The right of the people to be secure in their persons, houses, papers, and effects, against unreasonable searches and seizures, shall not be violated, unless the president’s Attorney General declares otherwise, and no Warrants shall issue, but upon probable cause, supported by Oath or affirmation, and particularly describing the place to be searched, and the persons or things to be seized, unless the president’s Attorney General declares otherwise.
This whole notion of a “balance between security and liberty” is the notion that yes, the right of the people to be secure in their persons, houses, papers, and effects, against unreasonable searches and seizures, shall indeed be violated when a presidential administration feels it to be necessary.
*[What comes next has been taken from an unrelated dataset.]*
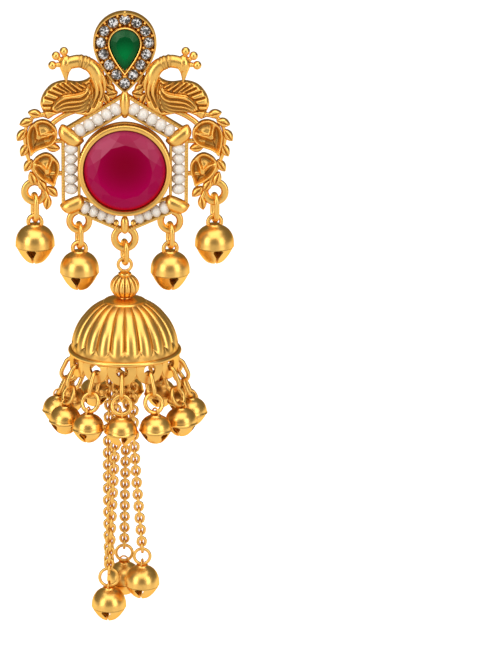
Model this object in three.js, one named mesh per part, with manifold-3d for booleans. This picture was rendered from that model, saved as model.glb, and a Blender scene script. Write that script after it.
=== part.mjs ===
// Jhumka earring: a peacock stud with a round red stone, a fluted dome hung under it,
// a fringe of small bells round the dome and a tassel of fine chains with three bells.
// Millimetres, +Z up, the front faces -Y. The origin is where the ear post leaves the flat
// back of the stud, so everything of the stud lies at negative Y and the post at positive Y.
import * as THREE from "three";
import { mergeVertices } from "three/addons/utils/BufferGeometryUtils.js";
import { ConvexGeometry } from "three/addons/geometries/ConvexGeometry.js";
import Module from "manifold-3d";

// Clearances
const STONE_GAP = 0.1; // stone to its bezel or seat
const HANG_GAP = 0.12; // wire to the wire that it hangs on
const FUSE = 0.1; // how far soldered parts sink into each other

// Ear post
const POST_RADIUS = 0.45;
const POST_LENGTH = 11;
const POST_PAD_RADIUS = 1.6;
const POST_PAD_THICK = 0.5;
const POST_PAD_GAP = 0; // pad to the back of the crest, face to face
const POST_GROOVE_DEPTH = 0.12;
const POST_GROOVE_WIDTH = 0.8;
const POST_TIP = 1.2; // rounded end

// Crest: the pear-shaped setting at the top
const PEAR_RADIUS = 5.25; // its round top
const PEAR_TIP = 8.5; // from the centre of the round to the tip
const PEAR_CENTRE_Z = 3.15;
const PEAR_PLATE = 1.3;
const PEAR_RIM_WIDTH = 0.32;
const PEAR_RIM_HEIGHT = 2.0;
const PEAR_KNOB_RADIUS = 0.5;
const EMERALD_RADIUS = 2.4;
const EMERALD_TIP = 4.6;
const EMERALD_GIRDLE = 2.2; // height of the girdle above the back plane
const EMERALD_CROWN = 0.85;
const EMERALD_PAVILION = 0.8;
const EMERALD_BEZEL_WALL = 0.4;
const EMERALD_BEZEL_HEIGHT = 2.45;
const WHITE_COUNT = 14;
const WHITE_RADIUS = 0.85;
const WHITE_LINE = 1.3; // line of the white stones, inside the crest's edge
const WHITE_CROWN = 0.35;
const WHITE_PAVILION = 0.5;
const WHITE_GIRDLE = 1.45;
const WHITE_SEAT_FLOOR = 0.5;
const PRONG_RADIUS = 0.27;
const PRONG_SPREAD = 0.78; // prong bead off the line of the white stones

// Hexagon frame and the round red stone
const RUBY_Z = -18.2;
const RUBY_RADIUS = 6.8;
const RUBY_GIRDLE = 2.9;
const RUBY_CROWN = 1.25;
const RUBY_PAVILION = 1.6;
const RUBY_TABLE = 0.62; // table's share of the stone
const BEZEL_WALL = 0.6;
const BEZEL_LIP = 0.32; // how far the rolled lip stands out
const BEZEL_HEIGHT = 3.5;
const BEZEL_FOOT = 0.25; // how far the foot tier stands out
const BEZEL_FOOT_HEIGHT = 0.7;
const BEZEL_FLOOR = 0.9;
const HEX_HALF = 10.6; // centre line to the outside of the upright rails
const HEX_TOP = 13.0; // stone's centre to the top corner
const HEX_BOTTOM = 11.2;
const HEX_SHOULDER = 6.55; // stone's centre to the side corners, up and down
const RAIL_WIDTH = 0.5;
const RAIL_BACK = 0.3;
const RAIL_FRONT = 1.9;
const INNER_RAIL_WIDTH = 0.38;
const INNER_RAIL_FRONT = 1.5;
const CLAW_RADIUS = 0.8;
const CLAW_LENGTH = 4.2;
const SPINDLE_RADIUS = 0.88;
const SPINDLE_LENGTH = 4.9;
const SPINDLE_LAP = 0.5; // its top end runs this far into the tip of the crest
const LOW_SPINDLE_RADIUS = 0.72;
const LOW_SPINDLE_LENGTH = 3.2;
const CLAW_HEIGHT = 1.5; // height of the claws' centre line

// Seed pearls
const PEARL_RADIUS = 1.0;
const PEARL_PITCH = 1.72;
const PEARL_LOW_PITCH = 1.5; // the two short rows at the bottom
const PEARL_GAP = 0.12; // pearl to rail
const PEARL_HEIGHT = 1.45; // string above the back plane
const PEARL_SIDES = 10;

// Peacocks
const BIRD_X = 3.15; // centre line to the breast
const BIRD_LENGTH = 10.9;
const BIRD_HEIGHT = 11.0;
const BIRD_STAND = 0.935; // share of its height above the place where it meets the hexagon
const BIRD_FOOT_DROP = 3.785; // from the hexagon's top down to that place
const BIRD_BACK = 0.4;
const BIRD_BODY = 1.4; // thickness of the body's flat core
const BIRD_CROWN = 0.6; // rounding over the core
const NECK_RADIUS = 1.12;
const HEAD_RADIUS = 1.12;
const BEAK_LENGTH = 1.9;
const CREST_BEAD_RADIUS = 0.7;
const FEATHER_RAISE = 0.35;
const BUD_LENGTH = 2.4;
const BUD_WIDTH = 1.2;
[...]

The Fourth Amendment, in Ben Rhodes’ formulation for Barack Obama, becomes a suggestion. This is a profoundly unAmerican idea.
Don’t believe me? Believe Ben. Not Ben Rhodes. The other Ben. Ben Franklin: “Those who would give up essential liberty to purchase a little temporary safety deserve neither liberty nor safety.”
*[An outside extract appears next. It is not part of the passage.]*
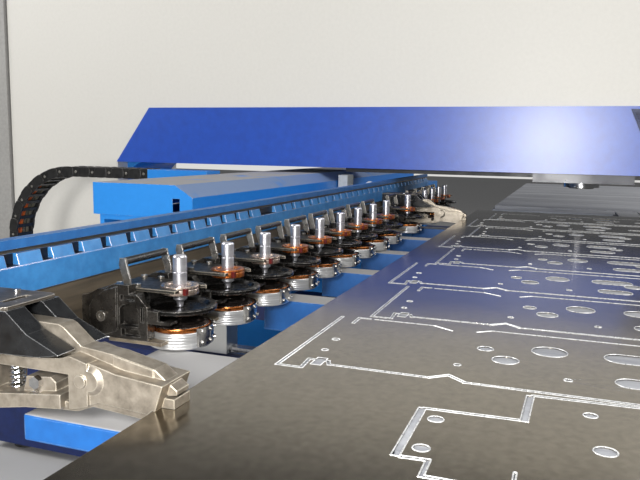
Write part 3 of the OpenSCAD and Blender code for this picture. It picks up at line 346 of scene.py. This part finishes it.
# Bare brown plate with polished rims on top of a hood
CAP = Finish("bare_brown_plate", "#6a6258", "#4a443d", 0.7, 0.36, 40.0, 1.8, 0.02, 0.1,
             edge_tone="#d9d2c6", edge_mm=1.6, edge_share=0.9)
ZINC = Finish("zinc_plated_fastener", "#e2e2e2", "#b9b9bb", 1.0, 0.2, 8.0, 1.2, 0.01, 0.06)
FOOT = Finish("raw_cast_foot", "#4b4a48", "#343331", 0.6, 0.55, 40.0, 3.0, 0.1)
NYLON = Finish("dusty_black_nylon", "#1d1c1b", "#0f0f0f", 0.0, 0.45, 30.0, 3.0, 0.05, 0.1,
               edge_tone="#5a564f", edge_mm=1.5, edge_share=0.6)
WHITE = Finish("white_moulding", "#e6e8e4", "#d6d8d4", 0.0, 0.35, 60.0, 2.0, 0.01)
BRISTLE = Finish("grey_bristle", "#a9aaad", "#7b7c82", 0.0, 0.55, 70.0, 3.0, 0.4, 0.1,
                 Grain.ALONG_Y)
ORANGE = Finish("orange_cable_jacket", "#c4602a", "#a04a1c", 0.0, 0.4, 40.0, 2.0, 0.01)
OLIVE = Finish("dusty_cable_jacket", "#5b5646", "#3f3c32", 0.0, 0.5, 40.0, 2.0, 0.01)
FLOOR = Finish("pale_floor", "#d4d2ce", "#cfcdc9", 0.0, 0.7, 4000.0, 30.0, 0.0)

NODE_FINISHES: dict[str, Finish] = {
    "c_frame": BLUE, "plinth": BLUE, "levelling_feet": FOOT, "side_covers": CREAM,
    "arm_bands": BAND, "vent_pads": MESH, "nose_cover": CREAM, "top_cover": CREAM, "arm_pan": PAN,
    "rear_cabinet": GREY, "base_covers": BLUE, "head_housing": NAVY, "ram_cylinder": MACHINED,
    "ram": GROUND, "punch_spindle": MACHINED, "die_housing": MACHINED, "die_spindle": GROUND,
    "centre_table": TABLE, "centre_brushes": BRISTLE, "chute_flap": MACHINED, "outriggers": BLUE_IN_PAINTED_SHADE,
    "y_guides": GROUND, "chain_tray": MACHINED, "cross_beam": BLUE, "slide_cover": DUSTY,
    "x_carriages": MACHINED, "y_carriages": MACHINED, "slide_arms": BLUE_IN_PAINTED_SHADE, "chain_bracket": BLUE,
    "energy_chain": NYLON, "hose_comb": WHITE, "table_beams": DUSTY, "table_decks": TABLE,
    "table_brushes": BRISTLE, "rail_beam": RAIL, "rail_flange": FLANGE, "tab_strip": TABS,
    "x_guides": GROUND, "cassette_bodies": CASTING, "cassette_screws": STRIP, "arm_plates": ARM,
    "lower_plates": BARE, "retaining_fingers": CASTING, "handle_legs": STRIP,
    "handle_grips": SLEEVE, "alignment_rings": RING, "punches": PUNCH, "strippers": BLACKED,
    "dies": DIE, "copper_bands": COPPER, "die_rings": TURNED, "die_brackets": CLIP,
    "clamp_lower_jaws": JAW, "clamp_hoods": HOOD, "clamp_caps": CAP, "clamp_fasteners": ZINC,
    "clamp_jaw_left": JAW, "clamp_jaw_right": JAW, "spring_left": ZINC, "spring_right": ZINC,
    "metal_sheet": SHEET,
}


def mesh_piece(name: str, shape: Shape, finish: Finish, smooth: bool = True) -> Any:
    """Makes an object from a shape, with its place in its mesh.

    Args:
        name: The piece's name.
        shape: Its points in metres, and its faces as corner indices, outwards.
        finish: The surface it gets.
        smooth: Whether its faces are shaded round.

    Returns:
        The object.
    """
    points, faces = shape
    mesh = bpy.data.meshes.new(name)
    mesh.from_pydata(points.tolist(), [], faces)
    mesh.validate()
    mesh.update()
    mesh.shade_smooth() if smooth else mesh.shade_flat()
    piece = bpy.data.objects.new(name, mesh)
    bpy.context.scene.collection.objects.link(piece)
    mesh.materials.append(finish.build())
    return piece


def merged_copy(node: str, name: str) -> Any:
    """An object whose mesh is a copy of a node's, with the doubled corners merged."""
    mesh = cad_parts[node].data.copy()
    shape = bmesh.new()
    shape.from_mesh(mesh)
    bmesh.ops.remove_doubles(shape, verts=shape.verts, dist=SAME_POINT)
    shape.to_mesh(mesh)
    shape.free()
    piece = bpy.data.objects.new(name, mesh)
    bpy.context.scene.collection.objects.link(piece)
    return piece


def bevelled(piece: Any, width: float) -> Any:
    """Breaks the piece's edges by a width in metres."""
    rounding = piece.modifiers.new("broken_edges", "BEVEL")
    rounding.width, rounding.segments, rounding.limit_method = width, 2, "ANGLE"
    rounding.harden_normals = False
    return piece


def quads(*corners: Array) -> Faces:
    """Faces of four corners each, from four arrays of the same size."""
    return [tuple(q) for q in np.stack(corners, axis=-1).reshape(-1, 4).tolist()]


def grid_faces(rows: int, columns: int) -> Faces:
    """Quads of a grid of rows by columns, closed round each row."""
    i, j = np.meshgrid(np.arange(rows - 1), np.arange(columns), indexing="ij")
    a = i * columns + j
    b = i * columns + (j + 1) % columns
    return quads(a, b, b + columns, a + columns)


def tube(path: Array, radius: float, sides: int) -> Shape:
    """A round tube: a circle carried along a path in the plane across it.

    Args:
        path: An N by 3 array of centre points.
        radius: The tube's radius.
        sides: Points round it.

    Returns:
        Its points and faces, with both ends closed.
    """
    way = np.gradient(path, axis=0)
    way /= np.linalg.norm(way, axis=1, keepdims=True)
    side = np.cross(way, np.array([1.0, 0.0, 0.0]) + 1e-4)
    side /= np.linalg.norm(side, axis=1, keepdims=True)
    over = np.cross(side, way)
    turn = np.linspace(0, 2 * np.pi, sides, endpoint=False)
    ring = (side[:, None] * np.cos(turn)[None, :, None]
            + over[:, None] * np.sin(turn)[None, :, None])
    points = (path[:, None] + radius * ring).reshape(-1, 3)
    faces = grid_faces(len(path), sides)
    faces.append(tuple(range(sides - 1, -1, -1)))
    faces.append(tuple(range((len(path) - 1) * sides, len(path) * sides)))
    return points, faces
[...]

Ignoring for the moment that in America we have no “balance” between security and liberty, this bill does not “continue a restoration of that balance.” Through retroactive immunity it removes Americans’ standing to file suit in court and challenge the constitutionality of this very sort of warrantless surveillance. It permits your government in the name of security to spy on you for 67 days with no supervision, no approval, no oversight, no warrant, no reason, no consequence should the spying be carried out in bad faith, and no limit to the government’s ability to retain information gained in these spying episodes so long as they claim it to be necessary for, yes, security. This bill continues the erosion of liberty in America, and for Ben Rhodes to claim otherwise suggests either ignorance or a contempt for Americans’ ability to actually read this bill and check his claims.
How about Ben Rhodes’ contention on behalf of Barack Obama that H.R. 6304 “restores the principle of oversight that the Bush Administration ignored”? The oversight granted so generously to the FISA court only kicks in after 67 days, if a presidential administration wants to engineer it that way, and does not even review the appropriateness of “the place to be searched, and the persons or things to be seized.” Such review prior to granting a judicial warrant is required by the Constitution, but it is negated in H.R. 6304. The only oversight by this FISA court is of the methods used in surveillance — and this oversight is merely suggestive considering that a presidential administration can keep and use whatever information is gathered no matter what the FISA court says after the fact.
How about Congressional oversight? Well, Section 707 of H.R. 6304 says that the Attorney General has to submit a report every six months containing the number of FISA spying orders and the number of “emergency acquisitions,” those miracle 67-day open windows for an administration to sweep up whatever it wants without any reason or consequence. Who does that report go to? Why, the House and Senate Judiciary and Intelligence Committees, the very committees that knew for years of George W. Bush’s illegal warrantless wiretapping program and did nothing to stop it. Will you get to see these reports? Don’t bet on it: the reports are to be issued “in a manner consistent with national security.” They’ll be confidential reports. And finally, the Congress is given nothing to do with these reports, no new power to stop what’s going on if it’s inappropriate. Inappropriateness, by the way, is something the Congress will find itself hard pressed to determine given that the report only contains numbers of incidents, not the details of the incidents that would permit actual substantive oversight to occur.
Ben Rhodes claims on behalf of Barack Obama that H.R. 6304 “provides for some accountability for past abuses.” This comes in the form of an Inspectors General report from within the administration, judging the administration. J. Clifford pretty much eviscerates Rhodes’ claim in his post of two days ago:
The report merely makes suggestions about reforms that could be made, if the Bush Administration wanted to make them. The reforms are not required, and the Department of Justice now has the power to completely ignore them.
You know what has happened as a result of that Inspectors General report that the Barack Obama campaign says so proudly will serve as a model for investigating George W. Bush’s warrantless wiretapping program? Two newspaper articles about the report were written. Then, 29 blog articles were written about what was revealed in those newspaper articles.
That is what Barack Obama promises as “accountability” for George W. Bush’s program that spied on the personal communications of millions of Americans – Americans who were never even suspected of any crime.
Rhodes completes his rhetorical pirhouette with this little tidbit:
And when Barack Obama is President, you will have a President who is firmly committed to
protecting our liberties as vigilantly as we protect our security.
Barack Obama made a commitment to protecting our liberties, on the basis of which I voted for him in the primaries. With the primaries won, Obama revoked his commitment to protecting our liberties. If he can’t keep a commitment now, why should we expect him to do so after he’s elected?